For each case, its algorithm receives a grammar (CFG) as input and can receive one (1) or more strings and must return as the only response whether or not the string(s) entered as input belong to the language generated by the grammar.

Through the course, we learnt about the theory behind the algorithms and data structures used to implement the parsers.

We choose to create the implementation in Python, because it is a language that we are familiar with and it is easy to implement the algorithms and data structures in this language.

Install and Usage

Note: This program was developed using Python 3.10.6. It is recommended to use the same version to avoid any compatibility issues.

  1. Clone the repository:
git clone [email protected]:alejoriosm04/py-syntax-analyzer.git
  1. Create a virtual environment:
python3 -m venv venv
  1. Activate the virtual environment:
source venv/bin/activate
  1. Install the dependencies:
pip install -r requirements.txt
  1. Run the program:
python3 main.py

Note: Please check that you have correctly saved the file grammars.txt in the same directory as the main.py file. This will allow you to use the grammars that are already defined in the file and calling the function with the main menu.

Documentation

On this section, you will find the explanation for all the functions on this program. Please, take into account that those functions have a very complex theory background, so it is recommended to have clearly understood the theory before reading this documentation.

Grammar Definition

In the file grammar.py is defined the class Grammar which is used to represent a grammar. This class has the following attributes:

  • non_terminals: A list of strings representing the non-terminals of the grammar.
  • terminals: A list of strings representing the terminals of the grammar.
  • productions: A dictionary where the keys are the non-terminals and the values are lists of strings representing the productions of the grammar.
  • start: A string representing the start symbol of the grammar.

On this project, there are two ways to read and test and grammar. The first one is to read the grammar from a file. The second one is to read the user input. This works with the same funcionality in their respective functions.

The non_terminals and terminals attributes are read from the file or the user input and stored as lists. The productions attribute is read from the file or the user input and is stored in a dictionary where the keys are the non-terminals and the values are lists of strings representing the productions of the grammar. The start attribute is read from the file or the user input.

This data is sent to the Grammar class and created a new object. This object is sent to the respective functions to calculate all the necesary analysis data.

Remove Left Recursion

Four functions were created to remove the left recursion from a grammar.

  1. The find_new_letter function selects a letter that has not been used as a nonterminal in the grammar yet. It randomly selects a letter from a given list and checks if it has been used as a nonterminal. If not, it returns the letter.

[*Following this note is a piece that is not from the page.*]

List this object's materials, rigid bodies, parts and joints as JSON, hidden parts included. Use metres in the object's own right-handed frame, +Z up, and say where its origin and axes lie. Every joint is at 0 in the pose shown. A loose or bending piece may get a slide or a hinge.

  2. The eliminate_left_recursion_immediately function eliminates immediate left recursion for a given nonterminal A_i. It separates the productions into two lists: recursion (productions that generate left recursion) and not_recursion (productions that do not generate left recursion). It then creates a new nonterminal letter using find_new_letter, updates the grammar by replacing the left-recursive productions, and increments the count_Asub counter.

  3. The remove_left_recursion function is the main function that removes left recursion from the grammar. It initializes some variables and data structures, including alphabet_new_nonterminals (a list of potential new nonterminal letters), dictionary_Asub (a mapping of nonterminals to their corresponding Asub values), dictionary_Asub_reversed (the reverse mapping of dictionary_Asub), and new_grammar_replace (a dictionary to store the updated grammar).

  4. The function updates the grammar by replacing the nonterminals with their corresponding Asub values. It then iterates through the nonterminals and performs the following steps for each nonterminal A_i:

    • It checks for possible left recursion with the nonterminals A_j (where j is less than i) and replaces the left-recursive productions accordingly.
    • It calls the eliminate_left_recursion_immediately function to eliminate immediate left recursion for the current nonterminal A_i.
    • It updates the count_Asub value for creating future Asub values.
  5. The function constructs the final grammar by transforming the updated grammar back to the original nonterminal symbols using the dictionary_Asub_reversed. It replaces the Asub values in the productions with their corresponding nonterminals.

  6. The resulting grammar with the elimination of left recursion is stored in the productions attribute of the Grammar object.

This function is specific of the Grammar, and its called before starting to calculate the syntax analysis.

It is important to mention that this function does not work if has cycles in the grammar. If it theres any production of the form A->Aα|β, where β begin with an A, then is not possible to eliminate left recursion by replacing the production with A->βA' and A'->αA'|e.

FIRST

We defined a FIRSTfunction in grammar.py, this function receives as parameters: the grammar, a symbol, a production and a dictionary of FIRST sets. This function returns the FIRST set of the symbol.

  1. Initialize variables:
  • position is used to keep track of the current position in the list used to store the elements added to the FIRST set during the calculation.
  • list is a list of lists used to store the elements added to the FIRST set for each production.
  • value is a boolean variable used as a flag to avoid removing epsilon from the FIRST set if the current nonterminal symbol can derive ε.
  1. Iterate over each production in the list of productions (P):
  • Initialize a counter variable counter to keep track of the progress in the current production.
  1. Iterate over each element in the current production:
  • If the element is ε (epsilon), add it to the current list in the list variable.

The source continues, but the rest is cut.